As to the other point which I have thought may have proved a difficulty and cost the University delay, I will touch but a moment upon that, and pass on. The University decided that it was blasphemy for Joan to say that her saints spoke French and not English, and were on the French side in political sympathies. I think that the thing which troubled the doctors of theology was this: they had decided that the three Voices were Satan and two other devils; but they had also decided that these Voices were not on the French side—thereby tacitly asserting that they were on the English side; and if on the English side, then they must be angels and not devils. Otherwise, the situation was embarrassing. You see, the University being the wisest and deepest and most erudite body in the world, it would like to be logical if it could, for the sake of its reputation; therefore it would study and study, days and days, trying to find some good common-sense reason for proving the Voices to be devils in Article No. 1 and proving them to be angels in Article No. 10. However, they had to give it up. They found no way out; and so, to this day, the University's verdict remains just so—devils in No. 1, angels in No. 10; and no way to reconcile the discrepancy.
The envoys brought the verdict to Rouen, and with it a letter for Cauchon which was full of fervid praise. The University complimented him on his zeal in hunting down this woman "whose venom had infected the faithful of the whole West," and as recompense it as good as promised him "a crown of imperishable glory in heaven." Only that!—a crown in heaven; a promissory note and no indorser; always something away off yonder; not a word about the Archbishopric of Rouen, which was the thing Cauchon was destroying his soul for. A crown in heaven; it must have sounded like a sarcasm to him, after all his hard work. What should he do in heaven? he did not know anybody there.
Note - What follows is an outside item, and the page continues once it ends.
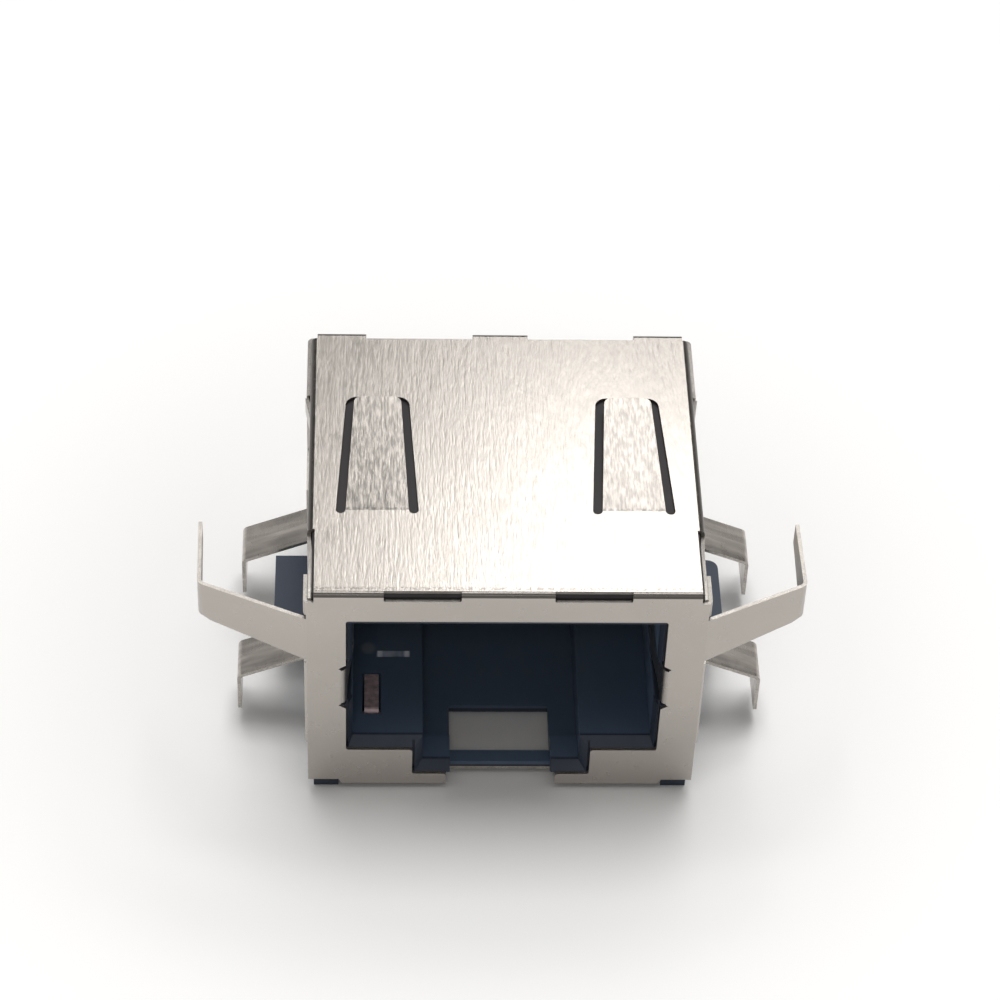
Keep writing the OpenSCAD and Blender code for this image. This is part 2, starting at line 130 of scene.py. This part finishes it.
def node(tree, kind, inputs=None, **settings):
    """Adds a node. An input is a plain value or another node's output."""
    made = tree.nodes.new(kind)
    for key, value in settings.items():
        setattr(made, key, value)
    for key, value in (inputs or {}).items():
        if isinstance(value, bpy.types.NodeSocket):
            tree.links.new(value, made.inputs[key])
        else:
            made.inputs[key].default_value = value
    return made


def place_on_piece(tree):
    """The place of a point on its piece, as a vector."""
    return node(tree, "ShaderNodeTexCoord").outputs["Object"]


def xyz(tree, vector):
    """The X, Y and Z of a vector."""
    return node(tree, "ShaderNodeSeparateXYZ", {0: vector}).outputs


def report(owner):
    """Prints how many nodes the graph of a material or a world holds so far."""
    print(f"{owner.name}: {len(owner.node_tree.nodes)} nodes")


# %% Do arithmetic
def math_step(tree, operation, a, b=0.0, c=0.0):
    """One step of arithmetic, as the output to use next."""
    made = node(tree, "ShaderNodeMath", {0: a, 1: b, 2: c}, operation=operation)
    return made.outputs[0]


def product(tree, value, *others):
    """Several values multiplied together."""
    for other in others:
        value = math_step(tree, "MULTIPLY", value, other)
    return value


def changed(tree, mask, change):
    """1, raised or lowered by a change where the mask is 1."""
    return math_step(tree, "MULTIPLY_ADD", mask, change, 1.0)


def between(tree, value, low, high, to_low=0.0, to_high=1.0):
    """Carries a value from one range to another, held at both ends."""
    made = node(
        tree,
        "ShaderNodeMapRange",
        {"Value": value, "From Min": low, "From Max": high, "To Min": to_low, "To Max": to_high},
    )
    return made.outputs[0]


def band(tree, value, middle, half, soft):
    """1 where a value lies within half of the middle, fading to 0 over soft."""
    away = math_step(tree, "ABSOLUTE", math_step(tree, "SUBTRACT", value, middle))
    return between(tree, away, half, half + soft, 1.0, 0.0)


# %% Make patterns and relief
def noise(tree, place, size, detail=2.0, roughness=0.5):
    """Cloudy noise whose blotches are about size metres wide along X, Y and Z."""
    scaled = node(tree, "ShaderNodeMapping", {"Vector": place, "Scale": [1 / s for s in size]})
    made = node(
        tree,
        "ShaderNodeTexNoise",
        {"Vector": scaled.outputs[0], "Scale": 1.0, "Detail": detail, "Roughness": roughness},
    )
    return made.outputs["Fac"]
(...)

On the nineteenth of May a court of fifty judges sat in the archiepiscopal palace to discuss Joan's fate. A few wanted her delivered over to the secular arm at once for punishment, but the rest insisted that she be once more "charitably admonished" first.
So the same court met in the castle on the twenty-third, and Joan was brought to the bar. Pierre Maurice, a canon of Rouen, made a speech to Joan in which he admonished her to save her life and her soul by renouncing her errors and surrendering to the Church. He finished with a stern threat: if she remained obstinate the damnation of her soul was certain, the destruction of her body probable. But Joan was immovable. She said:
"If I were under sentence, and saw the fire before me, and the executioner ready to light it—more, if I were in the fire itself, I would say none but the things which I have said in these trials; and I would abide by them till I died."
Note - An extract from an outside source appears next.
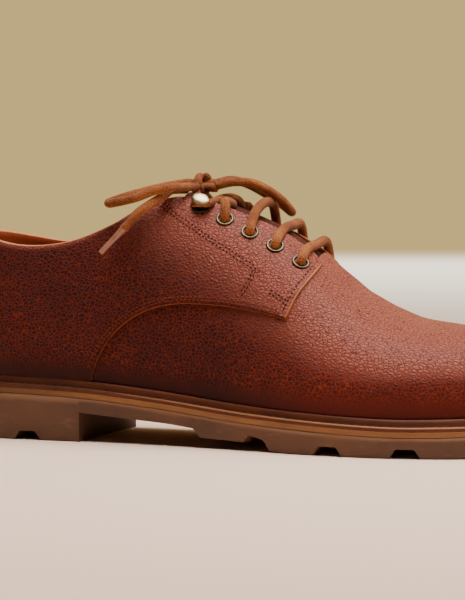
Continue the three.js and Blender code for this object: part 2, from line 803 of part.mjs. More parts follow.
// The lace over the throat: bars across the lower pairs, and two strands from the top pair that
// cross and reach for the hooks. It lies above the facings by the eyelet's rim and half its own
// width, sinks to the tongue between them, and arches over it where it is slack.
const laceRise = quarterStep + 3 * seam + eyeletRim + laceWidth / 2;
const tongueRise = laceWidth / 2 + 2 * seam - upperWall;
function strand(from, to, slack, reach = 1) {
  const count = 10;
  const points = Array.from({ length: count + 1 }, (_, i) => {
    const share = (reach * i) / count;
    const x = from.x + (to.x - from.x) * share;
    const y = from.y + (to.y - from.y) * share;
    const off = Math.abs(y - throatMiddle(x)) / throatHalf(x);
    const dip = (laceRise - tongueRise - slack) * (1 - clamp(off) ** 2);
    return formAbove(x, y, laceRise - dip).point;
  });
  return cord(points, 9);
}
const barSlack = [0, 0, 4]; // how far each bar arches over the tongue, from the front one back
barSlack.forEach((slack, n) => {
  const [outer, inner] = fasteningPlaces[n];
  addMesh(`lace_bar_${n + 1}`, strand(outer, inner, slack), laceCord);
});
const crossReach = 0.82; // share of the way to the hook that a crossing strand reaches
const [topPair, hooks] = fasteningPlaces.slice(-2);
const crossings = [0, 1].map((n) => strand(topPair[n], hooks[1 - n], 0, crossReach));
addMesh("lace_crossing", crossings[0].add(crossings[1]), laceCord);

// The bow: its knot stands over the top of the tongue, and its loops and ends are free cords.
// Places are measured from the knot's middle, in lace widths along, across and up.
const knotAlong = 0.397 * soleLength;
const knotRise = 2.9; // middle of the knot above the upper's form
const knotSize = { along: 1.3, across: 1.05, up: 0.72 };
const outerLoop = [
  [-1.5, -0.2, 0.25],
  [-3.1, -1.5, -0.05],
  [-4.8, -2.8, -0.5],
  [-6.5, -4.0, -1.05],
  [-7.75, -4.9, -1.55],
  [-7.9, -5.8, -1.75],
  [-7.0, -6.5, -1.7],
  [-4.8, -6.3, -1.2],
  [-3.1, -5.8, -0.55],
  [-1.7, -5.2, -0.25],
  [-0.75, -3.2, -0.15],
  [-0.15, -1.45, -0.15],
];
const innerLoop = [
  [1.55, 0.3, 0.25],
  [2.4, 1.5, 0.5],
  [3.6, 2.6, 0.2],
  [5.1, 3.8, -0.744],
  [6.7, 4.6, -1.888],
  [7.8, 4.4, -2.66],
  [8.2, 3.4, -2.554],
  [7.3, 2.4, -1.27],
  [5.2, 1.5, 0.08],
  [3.3, 0.3, 0.346],
  [1.6, -0.5, -0.016],
];
const outerEnd = [
  [-1.35, -1.25, -0.4],
  [-1.75, -2.6, -0.4],
  [-2.1, -3.65, -0.49],
  [-2.5, -4.8, -1.11],
  [-3.3, -5.9, -1.79],
  [-4.4, -6.6, -2.68],
  [-5.2, -6.9, -3.67],
  [-5.75, -7.05, -4.26],
];
const innerEnd = [
  [-0.55, 1.12, -0.4],
  [-1.3, 2.9, -0.5],
  [-2.2, 5.0, -1.15],
  [-3.3, 6.4, -2.1],
  [-4.5, 7.2, -3.3],
  [-5.5, 7.6, -4.6],
  [-6.0, 7.75, -5.3],
];
const knot = formAbove(knotAlong, throatMiddle(knotAlong) - 0.4 * laceWidth, 0).point;
knot.z += knotRise;
const fromKnot = (places) =>
  places.map(([x, y, z]) => new THREE.Vector3(x, y, z).multiplyScalar(laceWidth).add(knot));
const knotBall = new THREE.SphereGeometry(laceWidth, 10, 7);
knotBall.rotateX(Math.PI / 2).scale(knotSize.along, knotSize.across, knotSize.up);
addMesh("lace_knot", solid(knotBall.translate(knot.x, knot.y, knot.z)), laceCord);
addMesh("lace_loop_outer", cord(fromKnot(outerLoop), 14), laceCord);
addMesh("lace_loop_inner", cord(fromKnot(innerLoop), 14), laceCord);

// An aglet: a stiff tip that carries on in line with the cord's end.
function aglet(places) {
  const [before, end] = fromKnot(places.slice(-2));
  const way = end.clone().sub(before).normalize();
  const start = end.clone().addScaledVector(way, seam);
  return cord([start, start.clone().addScaledVector(way, agletLength)], 1, agletWidth);
}
for (const [where, places] of [
  ["outer", outerEnd],
  ["inner", innerEnd],
]) {
  addMesh(`lace_end_${where}`, cord(fromKnot(places), 8), laceCord);
  addMesh(`aglet_${where}`, aglet(places), clearTip);
}

// Moves the origin to the middle of the shoe's box, on the floor.
const sizes = new THREE.Box3().setFromObject(shoe);
const centre = sizes.getCenter(new THREE.Vector3());
shoe.position.set(-centre.x, -centre.y, 0);

export default shoe;
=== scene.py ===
import math

import bmesh
import bpy
import numpy as np
from mathutils import Matrix, Vector


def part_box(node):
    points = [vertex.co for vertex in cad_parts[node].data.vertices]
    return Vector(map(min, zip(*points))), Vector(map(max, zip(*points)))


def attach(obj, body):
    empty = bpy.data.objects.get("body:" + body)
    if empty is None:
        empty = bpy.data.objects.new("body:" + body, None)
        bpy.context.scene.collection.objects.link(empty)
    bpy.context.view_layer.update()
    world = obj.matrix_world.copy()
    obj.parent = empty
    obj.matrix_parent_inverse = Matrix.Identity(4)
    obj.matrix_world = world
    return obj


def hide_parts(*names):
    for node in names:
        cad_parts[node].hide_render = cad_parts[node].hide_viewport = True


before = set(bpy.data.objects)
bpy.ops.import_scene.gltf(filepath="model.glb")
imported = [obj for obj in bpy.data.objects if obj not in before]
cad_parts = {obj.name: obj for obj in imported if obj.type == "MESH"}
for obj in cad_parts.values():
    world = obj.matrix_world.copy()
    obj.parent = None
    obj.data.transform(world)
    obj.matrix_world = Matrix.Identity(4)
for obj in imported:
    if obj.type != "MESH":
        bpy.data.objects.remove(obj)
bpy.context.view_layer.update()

# The shoe's own frame. Sizes are millimetres: x from the back of the sole to the toe, y to the
# inner side of the foot, z up from the floor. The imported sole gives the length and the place.
MM = 0.001
sole_low, sole_high = (np.array(corner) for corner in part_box("outsole"))
SOLE_LENGTH = (sole_high[0] - sole_low[0]) / MM
BALL_WIDTH = 103.0
HEEL_HEIGHT = 26.4
FORE_HEIGHT = 13.7
TOE_SPRING = 5.0
WELT_WIDTH = 5.5
# share of the length, middle line and half width as shares of the ball width
PLAN = np.array(
    [
        [0.0, 0.0, 0.325],
        [0.1, 0.0, 0.34],
        [0.2, -0.003, 0.342],
        [0.3, -0.018, 0.335],
        [0.4, -0.037, 0.338],
        [0.5, -0.045, 0.373],
        [0.6, -0.031, 0.439],
        [0.7, 0.004, 0.495],
        [0.8, 0.041, 0.5],
        [0.9, 0.078, 0.476],
        [1.0, 0.107, 0.447],
    ]
)
# share of the length, share of the rise from ball to heel, share of the toe spring
ROCKER = np.array(
    [
        [0.0, 1.0, 0.0],
        [0.1, 0.985, 0.0],
        [0.235, 0.875, 0.0],
        [0.35, 0.645, 0.0],
        [0.49, 0.3, 0.0],
        [0.57, 0.165, 0.0],
        [0.65, 0.07, 0.0],
        [0.74, 0.0, 0.0],
        [0.8, 0.0, 0.03],
        [0.87, 0.0, 0.18],
        [1.0, 0.0, 1.0],
    ]
)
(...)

A deep silence followed now, which endured some moments. It lay upon me like a weight. I knew it for an omen. Then Cauchon, grave and solemn, turned to Pierre Maurice:
"Have you anything further to say?"
The priest bowed low, and said:
"Nothing, my lord."
"Prisoner at the bar, have you anything further to say?"
"Nothing."
"Then the debate is closed. To-morrow, sentence will be pronounced. Remove the prisoner."
She seemed to go from the place erect and noble. But I do not know; my sight was dim with tears.
To-morrow—twenty-fourth of May! Exactly a year since I saw her go speeding across the plain at the head of her troops, her silver helmet shining, her silvery cape fluttering in the wind, her white plumes flowing, her sword held aloft; saw her charge the Burgundian camp three times, and carry it; saw her wheel to the right and spur for the duke's reserves; saw her fling herself against it in the last assault she was ever to make. And now that fatal day was come again—and see what it was bringing!